# 2011/2012 Vanguard/OGF Buck of the Year - Congrats Cool Hunter!!!



## ShakeDown (Apr 5, 2004)

Congrats to Cool Hunter, our 2011/2012 Vanguard OGF Buck of the Year contest winner! Cool Hunter was one of many OGF hunters who entered the contest, and below is a copy his winning submission and post:

"Buck was harvested on 12/26/2011 in Pike County Ohio. Have many trail cam pictures of the deer. A buddy and myself hunted the deer hard during rut and gun seasons with no success. The first time the buck was seen in person was on 12/26. Buck was taken with a compound bow."










For his efforts, Cool Hunter has won a brand new set of Vanguard Spirit ED 1042 binoculars.










Thanks to everyone who participated, and for more information about Vanguard and their products (including the prize) please visit their site at​ 
http://www.vanguardworld.com/index.php/os/home.html


For a complete list of contest entries, click here

For the complete voting results, click here​


----------



## bobk (Apr 30, 2004)

Congrats Cool Hunter, that is one heck of a deer! 
Bob


----------



## mpd5094 (Jun 20, 2005)

Congrats on winning! That's a fine buck!


----------



## dmgonfishin55 (Jan 8, 2009)

Congrats! Well deserved, that is one sweet looking deer!


----------



## Hunt&fish4life (Dec 28, 2011)

Congrats that is one heck of a buck.


----------



## Cool Hunter (Dec 8, 2004)

Thanks guys and congrats to all the other entries. They are awesome bucks that I would be tickled to kill anytime. I appreciate OGF and the opportunity to enter a contest like this.

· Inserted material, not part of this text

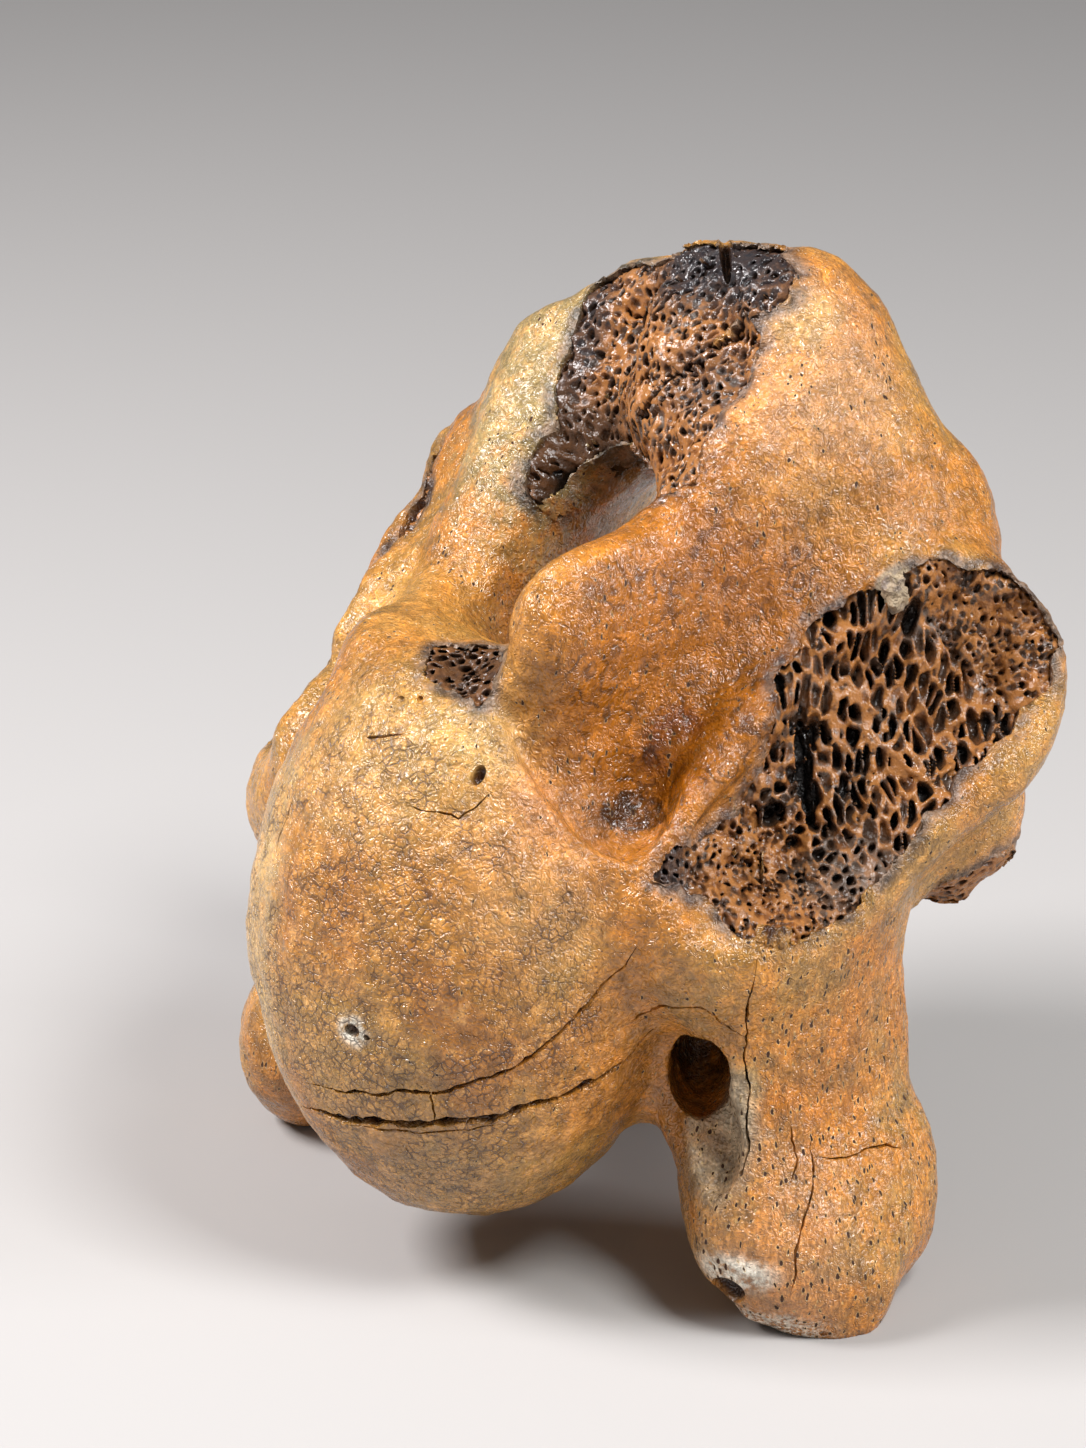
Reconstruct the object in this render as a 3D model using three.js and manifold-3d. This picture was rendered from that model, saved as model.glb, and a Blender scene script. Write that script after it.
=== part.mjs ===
// A fossil cervical vertebra of a bison: head of the centrum forward (-Y), spine up (+Z), the animal's left side on +X.
// The smooth bone is one implicit surface. It is meshed once, its broken faces are carved out of it, and thin cuts
// then part it into the regions an anatomist names. Spongy bone shows in each broken face as a solid of its own.
// Millimetres. The form is written around the centre of the head, and the finished group stands on z = 0.
import * as THREE from "three";
import { mergeVertices } from "three/addons/utils/BufferGeometryUtils.js";
import Module from "manifold-3d";

const wasm = await Module();
wasm.setup();

// ---------- driving dimensions ----------
const FLOOR = -54; // the level the feet stand on, below the centre of the head
const CELL = 5.7; // spacing of the grid the surface is meshed on
const LOW = [-78, -40, -62]; // corners of the box that the form is meshed in
const HIGH = [78, 90, 100];
const TIDY = 0.09; // edges and steps smaller than this are merged
const SEAM = 0.3; // width of the cuts between regions
const RECESS = 1.6; // how far spongy bone lies below the rim of its break
const CLEAR = 0.4; // gap between spongy bone and the smooth bone round it

const HEAD = { centre: [0, 2.5, -5], radii: [30.5, 28, 41.5] };
const BODY = {
  front: 0,
  rear: 66,
  level: [-7, -16], // height of the axis at the front and rear
  wide: [24, 21, 31], // half widths at the front, waist and rear
  deep: [29, 24, 34], // half depths at the same places
};
const COTYLE = { centre: [0, 79, -16], radii: [26, 25, 31] };
const CANAL = { front: [0, -30, 56], rear: [0, 90, 30.5], wide: [12, 10], deep: [13.5, 9.5] };

const COLOUR = { cortex: 0xb9803f, spongiosa: 0x7a5230 };
const ROUGHNESS = { cortex: 0.35, spongiosa: 0.8 };

// ---------- implicit shapes: each returns a function from a point to its distance outside the shape ----------
const mix = (a, b, t) => a + (b - a) * t;
const clamp01 = (t) => Math.min(1, Math.max(0, t));

// One of three values along 0..1, eased through the middle one.
const through = ([a, b, c], t) =>
  t < 0.5 ? mix(a, b, Math.sin(Math.PI * t)) : mix(c, b, Math.sin(Math.PI * t));

function ellipsoid(centre, [rx, ry, rz], turn = [0, 0, 0]) {
  const place = new THREE.Matrix4()
    .makeRotationFromEuler(new THREE.Euler(...turn.map(THREE.MathUtils.degToRad)))
    .setPosition(...centre)
    .invert();
  const q = new THREE.Vector3();
  return (x, y, z) => {
    q.set(x, y, z).applyMatrix4(place);
    const k0 = Math.hypot(q.x / rx, q.y / ry, q.z / rz);
    const k1 = Math.hypot(q.x / rx ** 2, q.y / ry ** 2, q.z / rz ** 2);
    return k1 < 1e-9 ? -Math.min(rx, ry, rz) : (k0 * (k0 - 1)) / k1;
  };
}

// A tapered bar between two points, with an oval section: wide along `across`, thick at right angles to it.
function limb(from, to, across, [wideA, wideB], [thickA, thickB]) {
  const start = new THREE.Vector3(...from);
  const axis = new THREE.Vector3(...to).sub(start);
  const length = axis.length();
  axis.normalize();
  const side = new THREE.Vector3(...across);
  side.addScaledVector(axis, -side.dot(axis)).normalize();
  const up = new THREE.Vector3().crossVectors(axis, side);
  const q = new THREE.Vector3();
  return (x, y, z) => {
    q.set(x, y, z).sub(start);
    const along = q.dot(axis);
    const t = clamp01(along / length);
    const wide = mix(wideA, wideB, t);
    const thick = mix(thickA, thickB, t);
    const cap = Math.min(wide, thick);
    const a = q.dot(side);
    const b = q.dot(up);
    const c = along - t * length;
    const k0 = Math.hypot(a / wide, b / thick, c / cap);
    const k1 = Math.hypot(a / wide ** 2, b / thick ** 2, c / cap ** 2);
    return k1 < 1e-9 ? -cap : (k0 * (k0 - 1)) / k1;
  };
}

const halfSpace = (point, normal) => {
  const n = new THREE.Vector3(...normal).normalize();
  const d = n.dot(new THREE.Vector3(...point));
  return (x, y, z) => n.x * x + n.y * y + n.z * z - d;
};

function blend(a, b, soft) {
  const h = Math.max(soft - Math.abs(a - b), 0) / soft;
  return Math.min(a, b) - (h * h * soft) / 4;
}
const carve = (a, b, soft) => -blend(-a, b, soft);

// ---------- the bone ----------
// The body of the vertebra: an oval column with a waist, dropping to the rear.
function bodyColumn(x, y, z) {
  const t = clamp01((y - BODY.front) / (BODY.rear - BODY.front));
  const wide = through(BODY.wide, t);
  const deep = through(BODY.deep, t);
  const k = Math.hypot(x / wide, (z - mix(...BODY.level, t)) / deep);
  const column = (k - 1) * Math.min(wide, deep);
  return carve(carve(column, -(y - BODY.rear), 5), y - BODY.front, 5);
}

const head = ellipsoid(HEAD.centre, HEAD.radii);
const keel = limb([0, 24, -32], [0, 56, -40], [1, 0, 0], [4, 5], [6, 8]);
const cotyle = ellipsoid(COTYLE.centre, COTYLE.radii);
const canal = limb(CANAL.front, CANAL.rear, [1, 0, 0], CANAL.wide, CANAL.deep);

function centrum(x, y, z) {
  let d = blend(head(x, y, z), bodyColumn(x, y, z), 5);
  d = blend(d, keel(x, y, z), 8);
  return carve(d, cotyle(x, y, z), 3);
}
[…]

Awesome site that has taught me a ton about hunting and fishing.


----------



## injun laker45 (Jun 28, 2011)

Congrats!!!

:! That buck is a freak daddy!


----------



## LindyRigger (Apr 13, 2004)

Congrats.
LindyRigger


----------



## mrjbigfoot (Apr 19, 2005)

Outfrigginstanding Buck! ^5! Congratulations!


----------



## dugworm (May 23, 2008)

Would love to see some of the trail cam pics of that big boy.


----------



## bretz56 (Feb 20, 2012)

That sucker has some character, congrats!


----------



## phishyone1 (Jun 27, 2008)

Congrats............ That big boy deserves it.........................


----------



## Bonecrusher (Aug 7, 2010)

Wow that is an amazing deer!


----------